Opinion polls have put personal insecurity as Peru’s number one social problem. All the major political parties, from Peruanos para el Kambio of President Pedro Pablo Kuczynski (PPK) and Fuerza Popular (FP) of Keiko Fujimori on the right, to the pseudo-left Frente Amplio (FA) of Veronika Mendoza, agree that crime is the main problem facing Peruvian citizens.

Left out of this political equation is the widespread corruption within the police itself. PPK has pledged that in the next four years he will construct 500 new police stations (commissaries), equipped with the most modern technology, at a cost of one billion soles (US$300 million).

The new government has made no mention of police corruption or how it is planning to deal with it. One can only wonder how much of this substantial amount of money being made available to the police by PPK’s government will be pocketed by corrupt policemen, especially the high-ranking officers.

Minister of the Interior Carlos Basombrio announced that within the first 100 days in government, PPK plans to execute 30 large-scale police operations. None of these includes going after the crimes committed by the police themselves.

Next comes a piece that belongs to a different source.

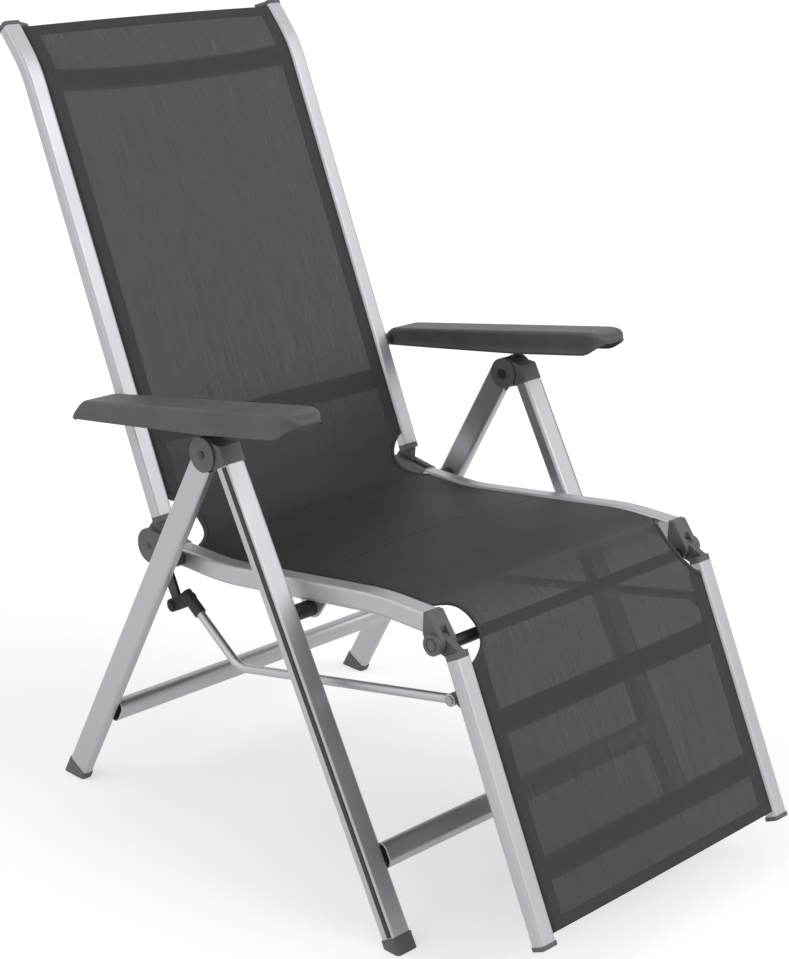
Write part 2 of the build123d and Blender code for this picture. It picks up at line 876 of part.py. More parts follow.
# Footrest rails and crossbars
footrest_rail = side_tube(
    (footrest_start, footrest_end), rail_x, rail_width, footrest_rail_depth, tube_wall, tube_corner
)
save_sides(footrest_rail, "footrest_rail")
for bar_height, bar_label in (
    (upper_footrest_bar_height, "footrest_crossbar_upper"),
    (footrest_bottom_height + lower_footrest_bar_rise, "footrest_crossbar_lower"),
):
    bar_line_point = at_height(footrest_middle, footrest_up, bar_height)
    bar_centre = along(bar_line_point, footrest_normal, -footrest_bar_offset)
    footrest_bar = cross_tube(
        bar_centre, rail_inner_x, footrest_bar_size, footrest_bar_depth, tube_wall, footrest_lean
    )
    save(footrest_bar, bar_label)

footrest_down = (-footrest_up[0], -footrest_up[1])
footrest_hinge = tongue_hinge(
    footrest_start,
    footrest_down,
    footrest_rail_depth,
    footrest_pivot,
    footrest_tongue_radius,
    crank_x,
    rail_width - 2 * cheek_width - 2 * side_gap,
)
save_sides(footrest_hinge, "footrest_hinge")

# Brackets on the rear face of the footrest rails, for the link rods
bracket_foot = at_height(footrest_middle, footrest_up, bracket_rivet[1])
bracket_back = along(bracket_foot, footrest_normal, -footrest_rail_depth / 2)
bracket_ends = [
    along(bracket_back, footrest_up, bracket_weld_length / 2),
    along(bracket_back, footrest_up, -bracket_weld_length / 2),
]
with BuildPart() as rod_bracket:
    with BuildSketch(side_plane(crank_x)):
        with BuildLine():
            Polyline(
                *bracket_ends,
                along(bracket_ends[1], footrest_normal, -head_height),
                along(bracket_ends[0], footrest_normal, -head_height),
                close=True,
            )
        make_face()
        with Locations(bracket_rivet):
            Circle(bracket_half)
        make_hull()
        with Locations(bracket_rivet):
            Circle(rivet_radius + running_gap, mode=Mode.SUBTRACT)
    extrude(amount=bracket_width)
save_group(rod_bracket, "rod_brackets")

# Caps on the lower ends of the footrest rails
footrest_cap_end = along(footrest_end, footrest_up, -cap_plate)
footrest_plug_end = along(footrest_end, footrest_up, cap_plug)
footrest_cap_plate = side_bar(
    (footrest_end, footrest_cap_end),
    rail_x,
    rail_width + 2 * cap_lip,
    footrest_rail_depth + 2 * cap_lip,
    tube_corner,
)
footrest_cap_plug = side_bar(
    (footrest_end, footrest_plug_end),
    rail_x,
    rail_width - 2 * tube_wall - 2 * plug_gap,
    footrest_rail_depth - 2 * tube_wall - 2 * plug_gap,
    tube_corner - tube_wall,
)
with BuildPart() as footrest_cap:
    add(footrest_cap_plate.part)
    add(footrest_cap_plug.part)
save_group(footrest_cap, "footrest_caps")


def rod_run(points, radius):
    """Round bar along the link rod's path."""
    with BuildPart() as bar:
        with BuildLine(side_plane(rod_x)) as path:
            if len(points) > 2:
                FilletPolyline(*points, radius=rod_bend_radius)
            else:
                Line(*points)
        with BuildSketch(Plane(origin=path.line @ 0, x_dir=(1, 0, 0), z_dir=path.line % 0)):
            Circle(radius)
        sweep()
    return bar


# Link rods between the cranks and the footrest
rod_points = (rod_start, rod_bend_point, bracket_rivet)
rod_bar = rod_run(rod_points, rod_radius)
with BuildPart() as link_rod:
    add(rod_bar.part)
    with BuildSketch(side_plane(rod_x - rod_radius)):
        with Locations(bracket_rivet):
            Circle(rod_radius + head_height)
    extrude(amount=2 * rod_radius)
    with BuildSketch(side_plane(rod_x - 2 * rod_radius)):
        with Locations(bracket_rivet):
            Circle(rivet_radius + rod_loop_gap)
    extrude(amount=4 * rod_radius, mode=Mode.SUBTRACT)
save_sides(link_rod, "link_rod")

# Dark ends of the link rods: an eye on the crank's rivet and a sleeve on the rod
rod_run_length = (
    (rod_start[0] - rod_bend_point[0]) ** 2 + (rod_start[1] - rod_bend_point[1]) ** 2
) ** 0.5
rod_down = (
    (rod_bend_point[0] - rod_start[0]) / rod_run_length,
    (rod_bend_point[1] - rod_start[1]) / rod_run_length,
)
sleeve_start = along(rod_start, rod_down, -head_height)
sleeve_end = along(rod_start, rod_down, rod_sleeve_length)
sleeve = rod_run((sleeve_start, sleeve_end), rod_sleeve_radius)
rod_core = rod_run((rod_start, along(sleeve_end, rod_down, rod_sleeve_length)), rod_radius + plug_gap)
with BuildPart() as rod_end:
    with BuildSketch(side_plane(rod_x - rod_end_width / 2)):
        with Locations(crank_rivet):
            Circle(crank_end_radius)
        with Locations(along(rod_start, rod_down, crank_end_radius)):
            Circle(rod_sleeve_radius)
        make_hull()
    extrude(amount=rod_end_width)
    add(sleeve.part)
    with BuildSketch(side_plane(rod_x - rod_end_width)):
        with Locations(crank_rivet):
            Circle(rivet_radius + running_gap)
    extrude(amount=2 * rod_end_width, mode=Mode.SUBTRACT)
    add(rod_core.part, mode=Mode.SUBTRACT)
save_sides(rod_end, "rod_end")

# Armrests: shells that are open below and cover the leg heads
arm_width = arm_outer_x - arm_inner_x
arm_middle_x = (arm_inner_x + arm_outer_x) / 2
arm_tip_y = arm_outline[-1][0]
arm_heel_y = arm_outline[7][0]
arm_top_front = arm_outline[9]
arm_top_rear = arm_outline[8]
arm_slope = (arm_top_front[1] - arm_top_rear[1]) / (arm_top_front[0] - arm_top_rear[0])
# The plan is rounded at the front alone: its rear corners lie behind the heel
arm_plan_length = arm_heel_y - arm_tip_y + arm_plan_radius


def arm_ceiling(y):
    """Height of the underside of the armrest's top at a place of the side view."""
    return arm_top_front[1] + arm_slope * (y - arm_top_front[0]) - arm_top_wall


arm_top_plane = Plane(
    origin=(arm_middle_x, arm_top_rear[0], arm_top_rear[1]),
    x_dir=(1, 0, 0),
    z_dir=(0, -1, -arm_slope),
)
hollow_front = arm_tip_y + arm_plan_radius
hollow_top_rear = arm_top_rear[0] - arm_end_wall
hollow_low_rear = arm_heel_y - arm_end_wall
with BuildPart() as armrest:
    with BuildSketch(side_plane(arm_inner_x)):
        with BuildLine():
            Polyline(*arm_outline, close=True)
        make_face()
    extrude(amount=arm_width)
    with BuildSketch(Plane.XY):
        with Locations((arm_middle_x, arm_tip_y + arm_plan_length / 2)):
            RectangleRounded(arm_width, arm_plan_length, arm_plan_radius)
    extrude(amount=2 * arm_top_front[1], mode=Mode.INTERSECT)
    with BuildSketch(arm_top_plane):
        with Locations((0, -arm_top_front[1] / 2)):
            RectangleRounded(arm_width, arm_top_front[1], arm_edge_radius)
    extrude(amount=2 * (arm_heel_y - arm_tip_y), both=True, mode=Mode.INTERSECT)
    with BuildSketch(side_plane(arm_inner_x + arm_wall)):
        with BuildLine():
            Polyline(
                (hollow_front, 0),
                (hollow_front, arm_ceiling(hollow_front)),
                (hollow_top_rear, arm_ceiling(hollow_top_rear)),
                (hollow_low_rear, arm_outline[7][1]),
                (hollow_low_rear, 0),
                close=True,
            )
        make_face()
    extrude(amount=arm_width - 2 * arm_wall, mode=Mode.SUBTRACT)
    with BuildSketch(side_plane(arm_inner_x)):
        with Locations(arm_pivot):
            Circle(arm_lug_radius)
    extrude(amount=arm_wall)
    with BuildSketch(side_plane(arm_inner_x)):
        with Locations(arm_pivot):
            Circle(rivet_radius + running_gap)
    extrude(amount=arm_wall, mode=Mode.SUBTRACT)
save_sides(armrest, "armrest")

# Toothed racks inside the armrests, above the leg heads
rack_end = rack_start - rack_count * rack_pitch
rack_points = [(rack_start, arm_ceiling(rack_start))]
for tooth in range(rack_count):
    tooth_y = rack_start - tooth * rack_pitch
    low_y = tooth_y - rack_pitch / 2
    rack_points.append((tooth_y, arm_ceiling(tooth_y) - rack_height))
    rack_points.append((low_y, arm_ceiling(low_y) - rack_height - rack_tooth_depth))
rack_points.append((rack_end, arm_ceiling(rack_end) - rack_height))
rack_points.append((rack_end, arm_ceiling(rack_end)))
with BuildPart() as arm_rack:
    with BuildSketch(side_plane(rack_inner_x)):
        with BuildLine():
            Polyline(*rack_points, close=True)
        make_face()
    extrude(amount=rack_outer_x - rack_inner_x)
save_sides(arm_rack, "arm_rack")


def fabric_panel(points, label):
    """Flat panel of fabric between the rails, following a line of the side view."""
    with BuildPart() as panel:
        with BuildSketch(side_plane(-rail_inner_x)):
            with BuildLine():
                Polyline(*points)
            trace(line_width=fabric_thickness)
        extrude(amount=2 * rail_inner_x)
    save(panel, label)


back_fabric_offset = back_rail_depth / 2 - fabric_below_face
back_fabric_top = at_height(back_top, back_top_up, back_top_height - fabric_top_drop)
fabric_panel(
    [
        along(back_rail_start, back_normal, back_fabric_offset),
        along(back_bend, back_normal, back_fabric_offset),
        along(back_fabric_top, front_normal(back_top_up), back_fabric_offset),
    ],
    "back_fabric",
)
seat_fabric_rise = seat_rail_depth / 2 - fabric_below_face
fabric_panel(
    [
        (seat_fabric_ends[0], seat_rail_path[0][1] + seat_fabric_rise),
        along(seat_rail_path[1], seat_down, -seat_fabric_rise),
        along(seat_rail_path[2], seat_down, -seat_fabric_rise),
        (seat_fabric_ends[1], seat_rail_path[3][1] + seat_fabric_rise),
    ],
    "seat_fabric",
)
footrest_fabric_offset = footrest_rail_depth / 2 - fabric_below_face
fabric_panel(
    [
        along(footrest_start, footrest_normal, footrest_fabric_offset),
        along(
            at_height(footrest_middle, footrest_up, footrest_bottom_height + fabric_bottom_rise),
            footrest_normal,
            footrest_fabric_offset,
        ),
    ],
    "footrest_fabric",
)
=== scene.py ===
import json
import math
import bmesh
import bpy
import numpy as np
from mathutils import Matrix, Vector


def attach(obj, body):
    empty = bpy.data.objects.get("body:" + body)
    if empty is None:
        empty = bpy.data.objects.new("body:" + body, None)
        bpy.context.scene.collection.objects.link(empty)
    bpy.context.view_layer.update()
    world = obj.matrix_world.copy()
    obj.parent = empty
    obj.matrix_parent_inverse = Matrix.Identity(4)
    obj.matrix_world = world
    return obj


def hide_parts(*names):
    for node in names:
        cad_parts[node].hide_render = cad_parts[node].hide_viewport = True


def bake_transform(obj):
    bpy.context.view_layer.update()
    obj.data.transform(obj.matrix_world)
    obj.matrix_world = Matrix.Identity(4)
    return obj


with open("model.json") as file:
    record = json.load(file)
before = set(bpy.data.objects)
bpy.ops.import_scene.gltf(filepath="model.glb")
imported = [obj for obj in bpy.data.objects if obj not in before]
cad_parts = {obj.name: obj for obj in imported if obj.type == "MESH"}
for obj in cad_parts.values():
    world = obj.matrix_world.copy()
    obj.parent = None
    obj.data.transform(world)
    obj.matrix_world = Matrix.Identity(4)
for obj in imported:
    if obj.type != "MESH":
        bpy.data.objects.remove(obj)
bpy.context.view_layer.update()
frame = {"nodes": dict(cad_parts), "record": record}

# Half the width of the cloth between the rails, the thickness of its mesh, the width
# of its doubled hems beside the rails and at both ends, and the pitch of its points
CLOTH_HALF = 0.231
CLOTH_THICK = 0.0016
SIDE_HEM = 0.023
END_HEM = 0.016
CLOTH_PITCH = 0.004

# The cloth's line in the side view (y, z), metres, from the top hem to the bottom hem
CLOTH_LINE = [
    (0.5081, 1.0680),
    (0.4649, 1.0195),
    (0.1791, 0.4010),
    (0.0615, 0.4009),
    (-0.2285, 0.4439),
    (-0.3110, 0.4441),
    (-0.3620, 0.4044),
    (-0.5164, 0.0806),
]
CLOTH_RADII = [0.0, 0.186, 0.060, 0.440, 0.440, 0.030, 0.030, 0.0]

# Scallops in the cloth's sides around the hinges: how deep, and half how long
SCALLOP_DEEP = {"back": 0.036, "footrest": 0.034}
SCALLOP_HALF = {"back": 0.045, "footrest": 0.050}

# Places (y, z) of the side view that the scallops and the two sheets' joint are next to
SCALLOP_PLACE = {"back": (0.183, 0.412), "footrest": (-0.336, 0.425)}
SEAT_MIDDLE = (-0.085, 0.424)

# How deep the cloth sinks at each hinge, and over half how long a run
CORNER_DIP = {"back": (0.007, 0.090), "footrest": (0.0072, 0.055)}

# Sag of the whole cloth, and of back and seat: deep, middle and spread as shares
SAG_ALL = 0.002
SAG_BACK = (0.006, 0.20, 0.16)
SAG_SEAT = (0.009, 0.60, 0.10)

# Bound edges of the scallops: radius, and how far they stay inside the rails
BINDING_RADIUS = 0.0026
BINDING_INSET = 0.0030


def rounded_line(points, radii, spacing):
    """Runs of a polyline joined by arcs: each corner's arc is tangent to both runs,
    at radius * tan(turn / 2) from the corner. Returns points about `spacing` apart."""
    points = np.array(points, float)
    pieces = []
    start = points[0]
    for corner, before, after, radius in zip(
        points[1:-1], points[:-2], points[2:], radii[1:-1]
    ):
        incoming = (corner - before) / np.linalg.norm(corner - before)
        outgoing = (after - corner) / np.linalg.norm(after - corner)
        cross = incoming[0] * outgoing[1] - incoming[1] * outgoing[0]
        turn = math.atan2(cross, float(incoming @ outgoing))
        reach = radius * math.tan(abs(turn) / 2)
        arc_start = corner - incoming * reach
        steps = max(2, int(np.linalg.norm(arc_start - start) / spacing))
        share = np.linspace(0, 1, steps, endpoint=False)[:, None]
        pieces.append(start + (arc_start - start) * share)
        side = math.copysign(1.0, turn)
        normal = np.array([-incoming[1], incoming[0]]) * side
        centre = arc_start + normal * radius
        steps = max(3, int(radius * abs(turn) / spacing))
        angle = np.linspace(0, turn, steps, endpoint=False)
        spoke = -normal * radius
        cosine, sine = np.cos(angle), np.sin(angle)
        arc = np.stack(
            [spoke[0] * cosine - spoke[1] * sine, spoke[0] * sine + spoke[1] * cosine], 1
        )
        pieces.append(centre + arc)
        start = corner + outgoing * reach
    steps = max(2, int(np.linalg.norm(points[-1] - start) / spacing))
    share = np.linspace(0, 1, steps + 1)[:, None]
    pieces.append(start + (points[-1] - start) * share)
    return np.concatenate(pieces)


def run_lengths(line):
    """Distance along a line of points, from its first point to each."""
    return np.concatenate([[0], np.cumsum(np.linalg.norm(np.diff(line, axis=0), axis=1))])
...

The new president’s recent comment that poverty is the source of crime doesn’t mean much in the context of his proposals as well as the political changes in the region and the needs of US imperialism that PPK so well represents.

For many years Peru’s new president acted as the manager of a private equity fund, the most rapacious mode of Wall Street’s exploitation of the working class. PPK made a fortune and was the favored presidential candidate of US imperialism. Needless to say, in practice, the first point on his right-wing agenda is to create conditions beneficial to foreign investors.

Thus, for PPK, as for similar right-wing governments that have recently come to power in Argentina and Brazil, for example, law and order will go hand in hand with measures designed to impoverish the masses. For Latin America as a whole, this means the systematic escalation of military and police repression against the working class as the economic crisis translates into unemployment, lower wages and cuts in social benefits, leading to mass unrest.